Israel views BDS as an assault on its very existence, and has seized on statements by some supporters to accuse it of anti-Semitism, allegations denied by organizers.

In a statement, the BDS movement reiterated its rejection of “all forms of racism, including anti-Jewish racism,” and accused the U.S. and Israel of trying to silence advocacy for Palestinian rights.

“The BDS movement for Palestinian freedom, justice and equality stands with all those struggling for a more dignified, just and beautiful world,” it said. “With our many partners, we shall resist these McCarthyite attempts to intimidate and bully Palestinian, Israeli and international human rights defenders into accepting Israeli apartheid and settler-colonialism as fate.”

Pompeo did not provide additional details about the initiative, and it was unclear what organizations would be at risk of losing funding. Israelis have accused international groups like Human Rights Watch and Amnesty International of supporting BDS.

Human Rights Watch, whose researcher was deported from Israel last year for past statements allegedly in support of BDS, urges companies to avoid doing business in Jewish communities in Yehudah and Shomron, saying it makes them complicit in human rights abuses. Amnesty does not take a position on the boycott movement.

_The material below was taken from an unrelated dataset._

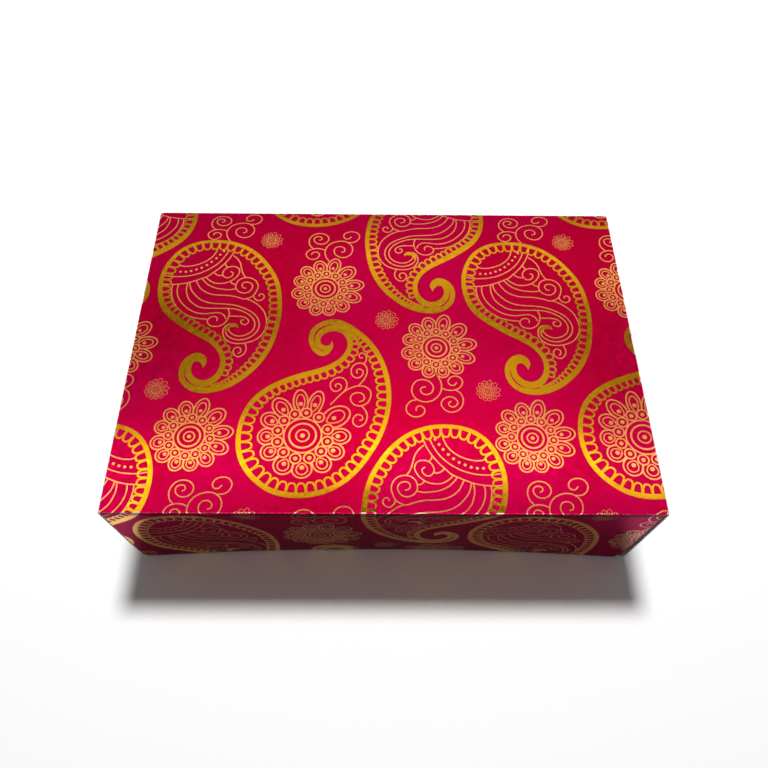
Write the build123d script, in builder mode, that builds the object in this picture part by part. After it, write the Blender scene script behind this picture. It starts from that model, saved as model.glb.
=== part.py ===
from build123d import *
import math
import os
from dataclasses import dataclass
from types import SimpleNamespace
from typing import Callable

# A two-piece folding carton for sweets: a base tray and a lid as deep as the base, each folded
# from one creased blank. The long walls are one board thick. Each end is rolled: an outer panel,
# a hem round its free edge and an inner panel, which hold the long walls' corner flaps between
# them. X runs along the box, the front faces -Y and +Z is up, in millimetres. The origin is the
# middle of the base's underside.

# Board
board = 0.6
crease_radius = 0.5
layer_gap = 0.15
crease_gap = 0.1

# Lid, as it stands closed
lid_length = 230.0
lid_depth = 162.0
box_height = 62.0
foot_gap = 0.8
wall_bow = 3.6

# Rolled ends of the lid: the slack inside the outer panel at its crease, and how far that panel
# leans out at its hem. The right end of this box has sprung open a little.
left_slack = 0.15
right_slack = 1.1
left_splay = 0.0
right_splay = 1.4
hem_lift = 1.0
lining_gap = 0.8

# The left hem's cut ends: how far they are set back from the long walls, and how far up the outer
# panel the slanted cut runs. The long walls' free corners are rounded there, by an arc that starts
# and ends a little outside the wall. The right hem is cut square and reaches both long walls.
left_setback = 1.6
left_setback_rise = 4.0
left_corner_radius = 4.0
corner_overshoot = 0.1

# Thumb notches, in the free edges of the lid's long walls
notch_mouth = 29.0
notch_width = 24.0
notch_height = 3.0

# Reliefs, where the long walls' free corners clear a hem that is cut square
relief_gap = 0.3
relief_flare = 1.2

# Corner flaps
flap_length_share = 0.26
flap_taper = 5.0
flap_corner = 4.0
flap_gap = 0.4

# Base, inside the lid
end_clearance = 0.8
wall_clearance = 0.8
hem_clearance = 0.3

# Lock tabs of the base's inner end panels
tab_width = 18.0
tab_place_share = 0.25
tab_recess = 0.1
tab_corner = 0.2
slot_clearance = 0.15

# How far a cutter runs past what it cuts
overrun = 10.0


@dataclass
class End:
    """One rolled end: side is -1 on the left and 1 on the right. A hem with no setback is cut
    square."""
    side: int
    slack: float
    splay: float
    setback: float = 0.0
    setback_rise: float = 0.0
    corner_radius: float = 0.0


@dataclass
class Tray:
    """A folded blank. Heights in it count from the outer face of its large panel, and level gives
    the place of a height along Z. way is 1 where the walls stand up from the panel, or -1."""
    name: str
    length: float
    depth: float
    wall_height: float
    end_height: float
    bow: float
    left: End
    right: End
    level: Callable
    way: int


lid = Tray(
    name="lid",
    length=lid_length,
    depth=lid_depth,
    wall_height=box_height - foot_gap,
    end_height=box_height - foot_gap - hem_lift,
    bow=wall_bow,
    left=End(-1, left_slack, left_splay, left_setback, left_setback_rise, left_corner_radius),
    right=End(1, right_slack, right_splay),
    level=lambda height: box_height - height,
    way=-1,
)

thickest_end = 3 * board + max(left_slack, right_slack) + layer_gap
base = Tray(
    name="base",
    length=lid_length - 2 * (thickest_end + end_clearance),
    depth=lid_depth - 2 * (board + wall_bow + wall_clearance),
    wall_height=box_height - board,
    end_height=box_height - board - hem_clearance,
    bow=0.0,
    left=End(-1, layer_gap, 0.0),
    right=End(1, layer_gap, 0.0),
    level=lambda height: height,
    way=1,
)


def layers(tray, end):
    """The places across a rolled end, counted outwards from the middle of the tray, and the height
    at which its hem begins."""
    crease = tray.length / 2
    lip = crease + end.splay
    flap = crease - board - end.slack
    lining = flap - board - layer_gap
    inside = lining - board
    radius = (lip - inside) / 2
    return SimpleNamespace(
        crease=crease,
        lip=lip,
        flap=flap,
        lining=lining,
        inside=inside,
        radius=radius,
        middle=(lip + inside) / 2,
        hem=tray.end_height - radius,
    )


def large_panel(tray):
    """The lid's top or the base's bottom, with its outer edges rounded by the creases."""
    with BuildPart() as panel:
        with BuildSketch(Plane.XY.offset(tray.level(0))):
            Rectangle(tray.length, tray.depth)
        extrude(amount=tray.way * board)
        outer_face = panel.faces().sort_by(Axis.Z)[0 if tray.way > 0 else -1]
        fillet(outer_face.edges(), crease_radius)
    return panel


def bottom_panel(tray):
    """The base's bottom, with a slot for each lock tab."""
    solid = large_panel(tray).part
    with BuildPart() as panel:
        add(solid)
        for end in (tray.left, tray.right):
            slot_middle = end.side * (layers(tray, end).lining - board / 2)
            with BuildSketch(Plane.XY.offset(tray.level(0))):
                with Locations(*[(slot_middle, place) for place in tab_places(tray)]):
                    Rectangle(board + 2 * slot_clearance, tab_width + 2 * slot_clearance)
            extrude(amount=board, mode=Mode.SUBTRACT)
    return panel


def tab_places(tray):
    """Where the lock tabs stand along Y."""
    return [side * tab_place_share * tray.depth for side in (-1, 1)]


def face_line(start, end, bow):
    """One face of a long wall, seen along Z: straight, or bowed by that much along Y."""
    if bow == 0:
        return Line(start, end)
    return ThreePointArc(start, ((start[0] + end[0]) / 2, start[1] + bow), end)


def wall_section(tray, height, face, inwards, bow):
    """A long wall's section at a height of the tray. face is its outer side along its crease, and
    inwards is the way from there to the middle of the tray."""
    left = -layers(tray, tray.left).flap
    right = layers(tray, tray.right).flap
    back = face + inwards * board
    with BuildSketch(Plane.XY.offset(tray.level(height))) as section:
        with BuildLine():
            face_line((left, face), (right, face), inwards * bow)
            Line((right, face), (right, back))
            face_line((right, back), (left, back), inwards * bow)
            Line((left, back), (left, face))
        make_face()
    return section.sketch.face()


def notch_cutter(tray):
    """A thumb notch, drawn in the plane of a long wall, with slanted ends."""
    edge = tray.level(tray.wall_height)
    past = edge + tray.way * overrun
    roof = edge - tray.way * notch_height
    Polygon(
        (-notch_mouth / 2, past),
        (-notch_mouth / 2, edge),
        (-notch_width / 2, roof),
        (notch_width / 2, roof),
        (notch_mouth / 2, edge),
        (notch_mouth / 2, past),
        align=None,
    )


def relief_cutter(tray, end):
    """The room for a hem at a free corner of a long wall, drawn in the plane of the wall. It flares
    towards the free edge."""
    across = layers(tray, end)
    inner = end.side * (across.inside - relief_gap)
    mouth = inner - end.side * relief_flare
    outer = end.side * (across.flap + overrun)
    roof = tray.level(across.hem - relief_gap)
    edge = tray.level(tray.wall_height)
    past = edge + tray.way * overrun
    Polygon((mouth, past), (mouth, edge), (inner, roof), (outer, roof), (outer, past), align=None)


def corner_waste(tray, end, plane):
    """What is cut away outside a rounded free corner of a long wall."""
    outer = end.side * layers(tray, end).flap
    edge = tray.level(tray.wall_height)
    inner = outer - end.side * end.corner_radius
    roof = edge - tray.way * end.corner_radius
    diagonal = end.corner_radius / math.sqrt(2)
    start = (outer + end.side * corner_overshoot, roof)
    stop = (inner, edge + tray.way * corner_overshoot)
    far, past = outer + end.side * overrun, edge + tray.way * overrun
    with BuildSketch(plane) as waste:
        with BuildLine():
            ThreePointArc(start, (inner + end.side * diagonal, roof + tray.way * diagonal), stop)
            Polyline(stop, (inner, past), (far, past), (far, roof), start)
        make_face()
    return waste.sketch


def long_wall(tray, side, notched):
    """A long wall, straight along its crease and bowed in along its free edge. side is -1 for the
    front and 1 for the back."""
    face = side * tray.depth / 2
    crease = wall_section(tray, board, face, -side, 0.0)
    free_edge = wall_section(tray, tray.wall_height, face, -side, tray.bow)
    before_wall = Plane.XZ.offset(overrun - face)
    with BuildPart() as wall:
        loft([crease, free_edge], ruled=True)
        for end in (tray.left, tray.right):
            if end.setback > 0:
                extrude(corner_waste(tray, end, before_wall), amount=-2 * overrun, mode=Mode.SUBTRACT)
                continue
            with BuildSketch(before_wall):
                relief_cutter(tray, end)
            extrude(amount=-2 * overrun, mode=Mode.SUBTRACT)
        if notched:
            with BuildSketch(before_wall):
                notch_cutter(tray)
            extrude(amount=-2 * overrun, mode=Mode.SUBTRACT)
    return wall


def outer_end(tray, end):
    """The outer panel of a rolled end, from its crease to its hem."""
    across = layers(tray, end)
    crease, hem = tray.level(board), tray.level(across.hem)
    with BuildPart() as panel:
        with BuildSketch(Plane.XZ.offset(tray.depth / 2)):
            Polygon(
                (end.side * across.crease, crease),
                (end.side * (across.crease - board), crease),
                (end.side * (across.lip - board), hem),
                (end.side * across.lip, hem),
                align=None,
            )
        extrude(amount=-tray.depth)
        if end.setback > 0:
            rise = tray.level(across.hem - end.setback_rise)
            half = tray.depth / 2
            with BuildSketch(Plane.YZ.offset(end.side * (across.crease - overrun / 2))):
                for way in (-1, 1):
                    Polygon(
                        (way * half, rise),
                        (way * (half - end.setback), hem),
                        (way * half, hem),
                        align=None,
                    )
            extrude(amount=end.side * overrun, mode=Mode.SUBTRACT)
    return panel


def end_hem(tray, end):
    """The hem: the board turned through a half circle round the free edge of a rolled end."""
    across = layers(tray, end)
    middle, hem = end.side * across.middle, tray.level(across.hem)
    with BuildPart() as roll:
        with BuildSketch(Plane.XZ.offset(tray.depth / 2 - end.setback)):
            with Locations((middle, hem)):
                Circle(across.radius)
                Circle(across.radius - board, mode=Mode.SUBTRACT)
            with Locations((middle, hem - tray.way * across.radius / 2)):
                Rectangle(2 * across.radius, across.radius, mode=Mode.SUBTRACT)
        extrude(amount=2 * end.setback - tray.depth)
    return roll


def inner_end(tray, end, tabbed):
    """The inner panel of a rolled end, plain or with lock tabs into the large panel."""
    across = layers(tray, end)
    middle_plane = Plane.YZ.offset(end.side * (across.lining - board / 2))
    with BuildPart() as lining:
        with BuildSketch(middle_plane):
            with Locations((0, tray.level((board + across.hem) / 2))):
                Rectangle(tray.depth - 2 * (board + lining_gap), across.hem - board)
        extrude(amount=board / 2, both=True)
        for place in tab_places(tray) if tabbed else []:
            with BuildSketch(middle_plane) as tab:
                with Locations((place, tray.level((board + tab_recess) / 2))):
                    Rectangle(tab_width, board - tab_recess)
                fillet(tab.vertices().group_by(Axis.Y)[0], tab_corner)
            extrude(amount=board / 2, both=True)
    return lining


def corner_flap(tray, end, side):
    """A long wall's corner flap, turned in behind the outer panel of a rolled end. side is -1 at
    the front and 1 at the back."""
    across = layers(tray, end)
    crease = side * (tray.depth / 2 - board - crease_gap)
    tip = crease - side * flap_length_share * tray.depth
    low, high = board + flap_gap, across.hem - flap_gap
    middle_plane = Plane.YZ.offset(end.side * (across.flap - board / 2))
    with BuildPart() as flap:
        with BuildSketch(middle_plane) as outline:
            Polygon(
                (crease, tray.level(low)),
                (tip, tray.level(low + flap_taper)),
                (tip, tray.level(high - flap_taper)),
                (crease, tray.level(high)),
                align=None,
            )
            fillet(outline.vertices().group_by(Axis.X)[0 if side > 0 else -1], flap_corner)
        extrude(amount=board / 2, both=True)
    return flap


def fold_up(tray, panel_name, panel, closed_by_tabs):
    """Every panel of a tray, by the name of its node."""
    pieces = {panel_name: panel}
    for side, face in ((-1, "front"), (1, "back")):
        pieces[f"{face}_wall"] = long_wall(tray, side, notched=not closed_by_tabs)
    for end, hand in ((tray.left, "left"), (tray.right, "right")):
        pieces[f"{hand}_end"] = outer_end(tray, end)
        pieces[f"{hand}_hem"] = end_hem(tray, end)
        pieces[f"{hand}_lining"] = inner_end(tray, end, tabbed=closed_by_tabs)
        for side, face in ((-1, "front"), (1, "back")):
            pieces[f"{face}_{hand}_flap"] = corner_flap(tray, end, side)
    return {f"{tray.name}_{name}": piece for name, piece in pieces.items()}


pieces = fold_up(lid, "top", large_panel(lid), closed_by_tabs=False)
pieces |= fold_up(base, "bottom", bottom_panel(base), closed_by_tabs=True)

os.makedirs("parts", exist_ok=True)
for name, piece in pieces.items():
    piece.part.label = name
    export_step(piece.part, f"parts/{name}.step")
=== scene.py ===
import math
from collections import Counter
import bpy
import numpy as np
from mathutils import Matrix, Vector, geometry


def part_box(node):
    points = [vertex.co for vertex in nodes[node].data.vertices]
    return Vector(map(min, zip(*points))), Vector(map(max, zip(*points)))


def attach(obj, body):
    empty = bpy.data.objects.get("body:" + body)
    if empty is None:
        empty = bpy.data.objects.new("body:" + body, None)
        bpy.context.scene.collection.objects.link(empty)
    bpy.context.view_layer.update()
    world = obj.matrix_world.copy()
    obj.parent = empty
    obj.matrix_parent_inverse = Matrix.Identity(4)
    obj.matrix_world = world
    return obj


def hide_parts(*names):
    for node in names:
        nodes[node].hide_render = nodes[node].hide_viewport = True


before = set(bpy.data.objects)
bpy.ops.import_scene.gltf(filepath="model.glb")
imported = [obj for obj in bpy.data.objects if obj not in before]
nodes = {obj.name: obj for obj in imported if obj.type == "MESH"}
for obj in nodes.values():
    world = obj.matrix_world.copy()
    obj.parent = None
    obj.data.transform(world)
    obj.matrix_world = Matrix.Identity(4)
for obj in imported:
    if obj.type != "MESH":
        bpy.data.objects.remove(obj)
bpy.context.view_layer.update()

# The lid's print is drawn in millimetres on the flat sheet: x from the left edge of the top and
# y from its back edge, on over the front crease. What has mm in its name or in its sum is in
# millimetres, and the materials and the stage are in metres.
mm = 0.001

# Widths of the foil's lines, and the distance between two samples of a curve, in millimetres
thin_line = 0.52
petal_line = 0.66
small_line = 0.19
arch_line = 0.78
sample_step = 0.7


def box_mm(node):
    """A node's lowest and highest corner."""
    return [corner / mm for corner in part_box(node)]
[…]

“The Trump administration is undermining the common fight against the scourge of anti-Semitism by equating it with peaceful advocacy of boycotts,” Eric Goldstein, acting Middle East and North Africa director at Human Rights Watch, said in a statement.

Israel passed a 2017 law that bars entry to foreigners who have called for economic boycotts of Israel or Yehudah and Shomron. The U.S. House of Representatives passed a resolution opposing the boycott movement last year, and several U.S. states have enacted anti-BDS laws.

Virtually all Palestinian organizations support the boycott movement, but under President Donald Trump the U.S. has already cut off nearly all forms of aid to the Palestinians. Joe Biden has pledged to restore the aid as part of efforts to revive the peace process.

Pompeo spoke at a press conference with Prime Minister Binyamin Netanyahu, who said the Israel-U.S. alliance had reached “unprecedented heights” under the Trump administration.

Netanyahu thanked the administration for moving its embassy to Yerushalayim, abandoning the U.S. position that communities in Yehudah and Shomron are contrary to international law, recognizing Israel’s annexation of the Golan Heights and taking a hard line against Iran.

“For a long time, the State Department took the wrong view of settlements,” Pompeo said, but it now recognizes that “settlements can be done in a way that [is] lawful, appropriate and proper.”

Neither Netanyahu nor Pompeo said anything about the U.S. election.